Morgan Godvin, a researcher with the community organization Drug Checking Los Angeles, told the outlet that pure cocaine prices have “plummeted” to an average of $60 to $75 a gram, a decrease of around half compared with five years ago.

Oseguera Cervantes and four other cartel leaders have also been hit with U.S. sanctions with a $15 million reward on offer from the U.S. government for information leading to their capture.

Oseguera Cervantes, who has been indicted several times in the U.S. since 2017, still appears largely untouchable, rarely leaving his heavily-guarded hideout in the Sierra Madre mountain range in Mexico, according to The Journal.

Sources close to the operations of the CJNG told the outlet that those visiting the compound are hooded for the six-hour car journey through the area, which is dotted with land mines. Armed guards protecting Oseguera Cervantes are reportedly equipped with RPG-7 heat-seeking, shoulder-fired rocket launchers, which can pierce the armor of tanks.

Oseguera Cervantes benefited in recent years from America’s focus on the fentanyl epidemic, and the resulting capture of Joaquin “El Chapo” Guzman in 2016, which created a power vacuum in the rival Sinaloa cartel.

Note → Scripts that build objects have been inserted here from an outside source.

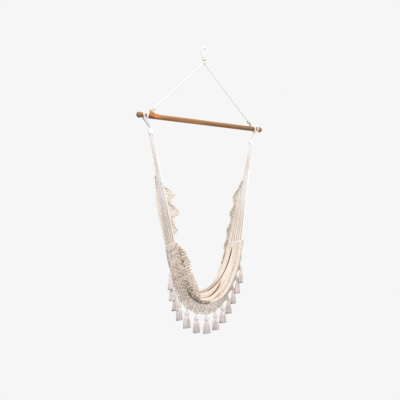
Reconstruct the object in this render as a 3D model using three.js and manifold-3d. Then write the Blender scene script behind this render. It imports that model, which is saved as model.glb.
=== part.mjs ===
// A hammock chair that hangs from one hook: rope sling, turned spreader bar,
// fanned harness cords, a gathered seat cloth with lace edges, and tassels.
// Millimetres, +Z up, +X along the bar, the sitter faces -Y.
// The origin is where the hook bears inside the rope loop.

import * as THREE from 'three';
import { mergeVertices } from 'three/addons/utils/BufferGeometryUtils.js';
import Module from 'manifold-3d';

const wasm = await Module();
wasm.setup();

const { Vector3 } = THREE;

// Clearances
const gap = 0.35;
const runningGap = 0.7;
const cutOverrun = 6;
const sliver = 0.1;

// Hanging rope
const ropeRadius = 5.5;
const loopHalfWidth = 24;
const loopLength = 62;
const throatLength = 21;
const throatRadius = 13;
const knotRadius = 13;
const apexHeight = 410;
const eyeSeizingLength = 18;
const eyeLength = 78;

// Spreader bar
const barHalfLength = 492;
const barRadius = 16;
const ballRadius = 19;
const neckRadius = 12;
const neckLength = 43;
const shoulderLength = 15;
const ropeEyeInset = 8;
const harnessEyeInset = 33;

// Leather tab and its tack
const tabLength = 72;
const tabThickness = 2.4;
const tabRise = 36;
const tabStandOff = 9;
const tabInset = 1;
const tackHeadRadius = 3.4;
const tackHeadHeight = 1.6;
const tackShankRadius = 1;
const tackSeat = 1.4;
const tackShankLength = 9;
const tackInset = 9;

// Harness
const harnessRadius = 5;
const whippingDrop = 77;
const whippingInset = 48;
const whippingLength = 34;
const whippingRadius = 15.5;
const cordRadius = 3.8;
const cordRowOffset = 4.2;
const cordSpread = 18;
const edgeCordOffset = 14;
const cordsPerSide = 6;
const hemRadius = 5;
const hemOverhang = 9;

// Seat cloth, its heights counted down from the bar's axis
const clothThickness = 6;
const foldDepth = 13;
const foldCount = 3;
const bellyDepth = 22;
const selvedgeRadius = 5;
const rearCornerX = 356;
const rearCornerY = 34;
const rearCornerDrop = 361;
const rearBackY = 74;
const rearDipY = 55;
const rearDipDrop = 1127;
const frontCornerX = 258;
const frontCornerY = -82;
const frontCornerDrop = 790;
const frontDipY = -46;
const frontDipDrop = 1197;

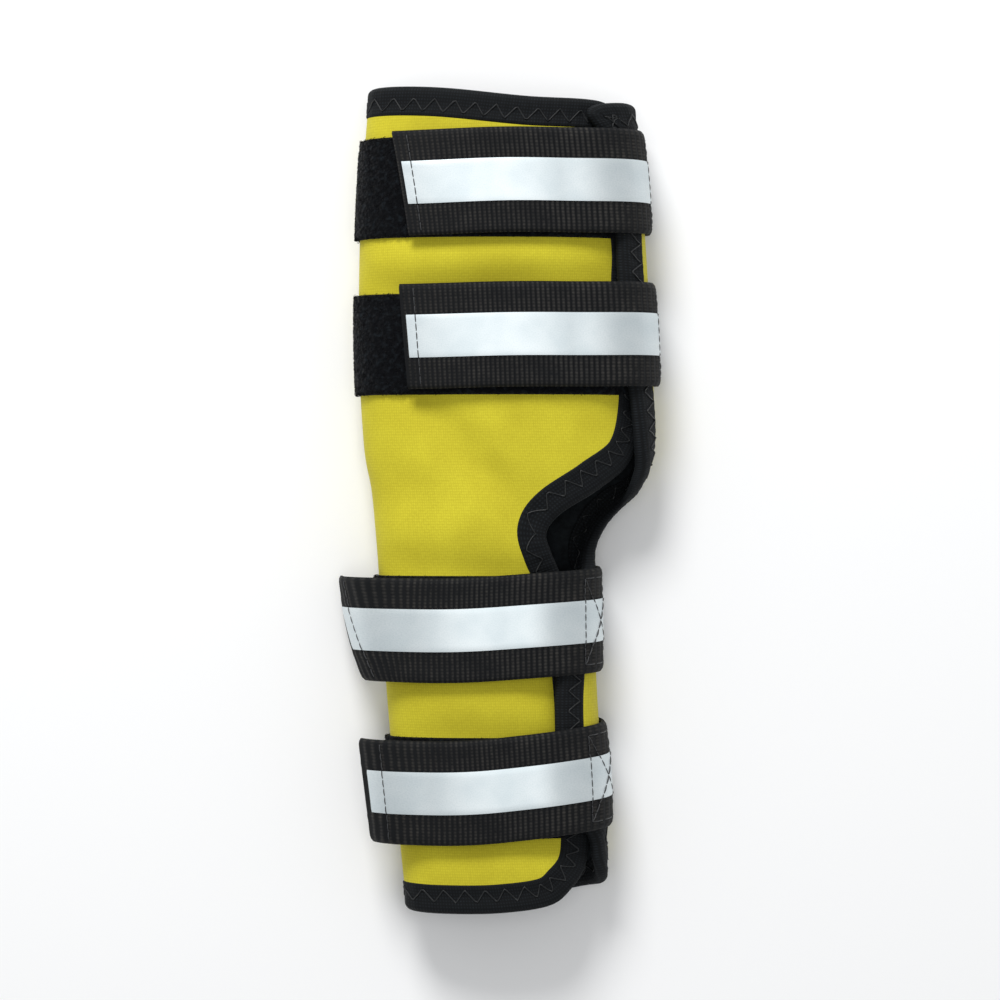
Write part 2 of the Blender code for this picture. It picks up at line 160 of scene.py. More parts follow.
def onStation(index, along, height):
    spot = np.mod(along, wholeReach[index]) / wholeReach[index] * tube["samples"]
    low = np.floor(spot).astype(int)
    share = (spot - low)[:, None]
    low %= tube["samples"]
    found = sections[index, low] * (1 - share)
    found += sections[index, (low + 1) % tube["samples"]] * share
    return found[:, :2] + height[:, None] * found[:, 2:]


def place(along, y, height):
    along, y, height = np.broadcast_arrays(*(np.asarray(v, float) for v in (along, y, height)))
    shape = along.shape
    along, y, height = along.ravel(), y.ravel(), height.ravel()
    low = np.clip(np.searchsorted(stationY, y) - 1, 0, len(stationY) - 2)
    share = np.clip((y - stationY[low]) / (stationY[low + 1] - stationY[low]), 0, 1)[:, None]
    flat = onStation(low, along, height) * (1 - share) + onStation(low + 1, along, height) * share
    spots = np.column_stack([flat[:, 0], y, np.maximum(flat[:, 1], tube["lowest"])])
    return spots.reshape(*shape, 3)


def linear(hexColour):
    parts = [int(hexColour[i : i + 2], 16) / 255 for i in (1, 3, 5)]
    return (*[c / 12.92 if c <= 0.04045 else ((c + 0.055) / 1.055) ** 2.4 for c in parts], 1.0)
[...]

In addition, Donald Trump’s intense campaign to arrest and deport migrants from the U.S. has taken multiple federal agents away from drug-trafficking enforcement operations.

The Journal reports that two border patrol checkpoints in Arizona, positioned along a major fentanyl-smuggling corridor, have been left unstaffed after officers were reassigned to process migrants.

CJNG also benefits from migrants on the other end, according to the outlet, charging those attempting to travel to the U.S. thousands of dollars to pass through territory it controls. According to the Treasury Department, in recent years, it has also operated call centers to scam elderly citizens out of hundreds of millions of dollars in fake timeshare schemes.